Martin Freeman e Benedict Cumberbatch como Watson e Sherlock. |
Benedict
Cumberbatch está sensacional no papel e, tanto fisicamente quanto em sua
atuação, consegue nos fazer acreditar que o que Sherlock Holmes faz não é
sobrenatural nem forçado, mas que se trata tudo de uma questão de observação, e
suas conversas com Watson servem quase como uma lição para o espectador e o
mais divertido é que, ao acompanhar os mistérios, nos pegamos tentando
descobrir o final, o que eu só consegui fazer em um episódio. Pois mesmo sendo baseadas nos contos originais, as histórias são originais, apesar de prestar uma bela homenagem à obra de Doyle.
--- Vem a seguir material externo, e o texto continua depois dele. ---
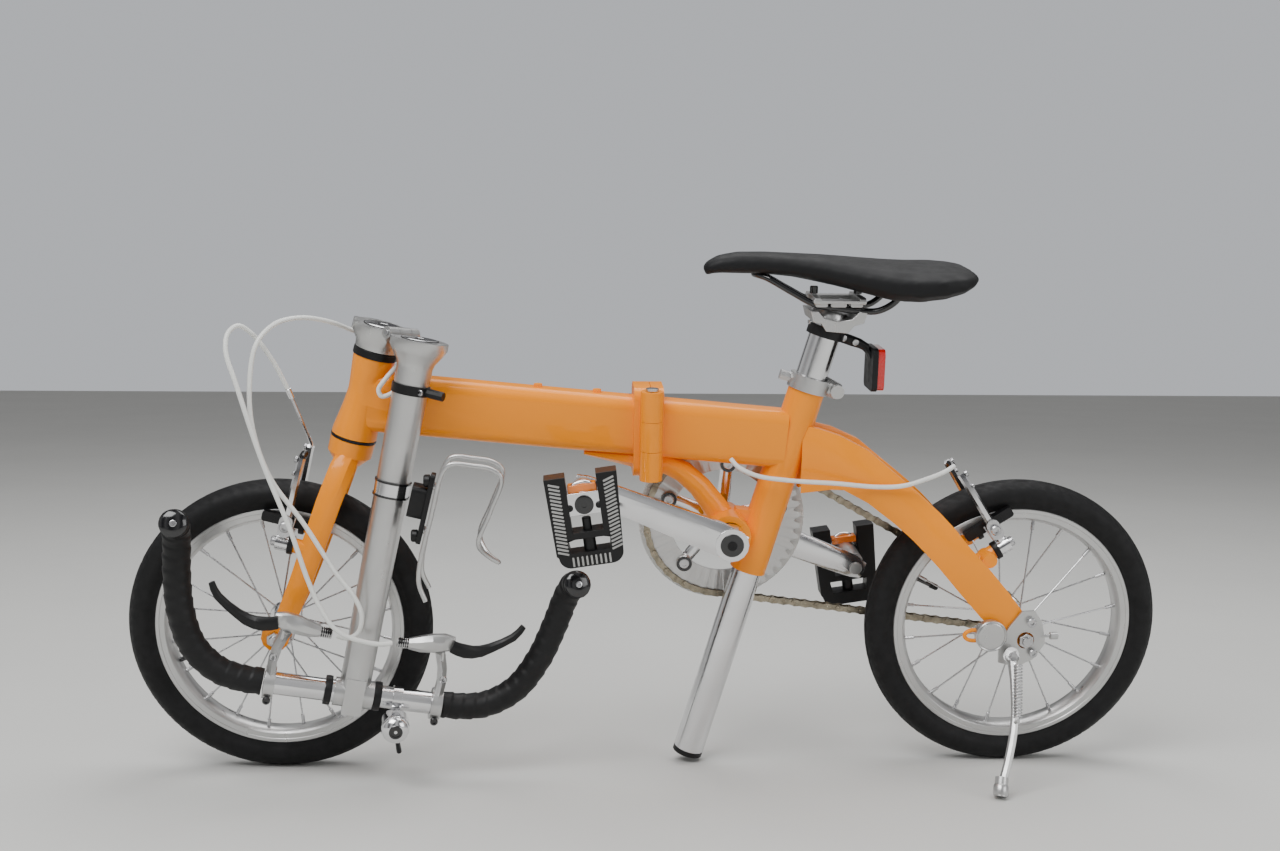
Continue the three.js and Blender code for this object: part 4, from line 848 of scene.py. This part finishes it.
def soft_saddle():
    """The CAD saddle, remeshed and eased so that its edges round over."""
    mesh = NODES["saddle"].data.copy()
    obj = bpy.data.objects.new("saddle_pad", mesh)
    bpy.context.scene.collection.objects.link(obj)
    remesh = obj.modifiers.new("remesh", "REMESH")
    remesh.mode, remesh.voxel_size = "VOXEL", 0.0026
    ease = obj.modifiers.new("ease", "SMOOTH")
    ease.factor, ease.iterations = 0.5, 5
    baked = bpy.data.meshes.new_from_object(obj.evaluated_get(bpy.context.evaluated_depsgraph_get()))
    obj.modifiers.clear()
    obj.data = baked
    obj.data.materials.clear()
    top = max(vert.co.z for vert in baked.vertices)
    for vert in baked.vertices:
        vert.co.z = top - (top - vert.co.z) * SADDLE_DEPTH
    finish_piece(obj, "saddle_cover", 75)
    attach(obj, "saddle_unit")
    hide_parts("saddle")


soft_saddle()

CRADLE = [
    (-243, 515), (-240, 504), (-231, 502), (-226, 494), (-203, 492), (-196, 500), (-186, 503), (-183, 514),
    (-191, 515), (-199, 507), (-214, 504.5), (-229, 508), (-235, 515),
]
cradle = slab([(x, z) for x, z in CRADLE], (0, 0, 0), X, Z, 54)
head = lathe([(0.01, 76), (17.6, 76), (19, 78), (19, 84), (16, 90), (0.01, 90)], (0, 0, 0), Z, 40)
plates = []
for side in SIDES.values():
    for x, width in ((-232, 13), (-214, 17), (-195, 13)):
        plates.append(slab(rounded(width, 6.5, 2), (x, side * 22, 523), X, Z, 13))
    plates.append(slab(rounded(56, 3.4, 1.4), (-213, side * 22, 525.4), X, Z, 17))
bevelled(
    piece("saddle_cradle", join(cradle, *plates), "satin_alloy", "saddle_unit", replaces=("saddle_clamp",)),
    0.7,
)
piece("seatpost_head", head, "satin_alloy", "saddle_unit", at=SEAT)
bridge = slab(rounded(60, 8, 3), (0, 0, 0), Y, Z, 7)
for name, x in (("front", -236), ("rear", -189)):
    at = BIKE @ Matrix.Translation((x, 0, 526))
    bevelled(piece(f"cradle_bridge_{name}", bridge, "satin_alloy", "saddle_unit", at=at), 0.7)
    piece(
        f"cradle_bolt_{name}", join(rod((0, 0, -26), (0, 0, 8), 2.8, 18), button((0, 0, -24), -Z, 5.2, 4)),
        "steel", "saddle_unit", at=at,
    )
    piece(
        f"cradle_cap_{name}",
        lathe([(0.01, 13), (3.6, 13), (4.4, 12), (4.4, 5), (0.01, 5)], (0, 0, 0), Z, 20), "gloss_black",
        "saddle_unit", at=at,
    )
housing = slab(rounded(44, 47, 6), (-170.5, 0, 451.5), Y, Z, 6)
bevelled(piece("reflector_housing", housing, "black_plastic", "saddle_unit"), 0.7)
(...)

As tramas são
muito bem amarradas, mas tudo o que Sherlock vê nós também vemos. Não há
nenhuma informação oculta que só surge no final.
Eu amo o
personagem e poderia escrever textos e mais textos dizendo o quanto esta
adaptação é boa, mas no fim das contas, o que eu quero dizer é: Assistam! Quer
você goste ou não do personagem ou dos livros. É uma das melhores séries da atualidade e com certeza vale a pena! A produção conta com grandes
nomes como Steven Moffat, um dos homens por trás do aclamado Dr. Who, além de
contar com Cumberbatch, que vem se mostrando um ator excepcional, já tendo
atuado de forma brilhante em fitas como “Cavalo
de Guerra”, “O espião que sabia de
mais”, além de ícones do mundo nerd como “Além da escuridão – Star Trek” e “A Desolação de Smaug”; e Martin Freeman, que nos deu de presente a
melhor representação possível de Bilbo Bolseiro nos cinemas.
No momento
desta publicação, Sherlock conta com
3 temporadas com três episódios cada, e a quarta já foi confirmada. São poucos
episódios, ainda que tenham sua duração média de 90min.
Sherlock Holmes foi um personagem tão crível à época de sua criação por Conan Doyle que as pessoas endereçavam cartas ao 221B - Baker Street com seus mistérios e casos para Holmes e Watson, e esta série da BBC me fez acreditar que este homem poderia existir realmente.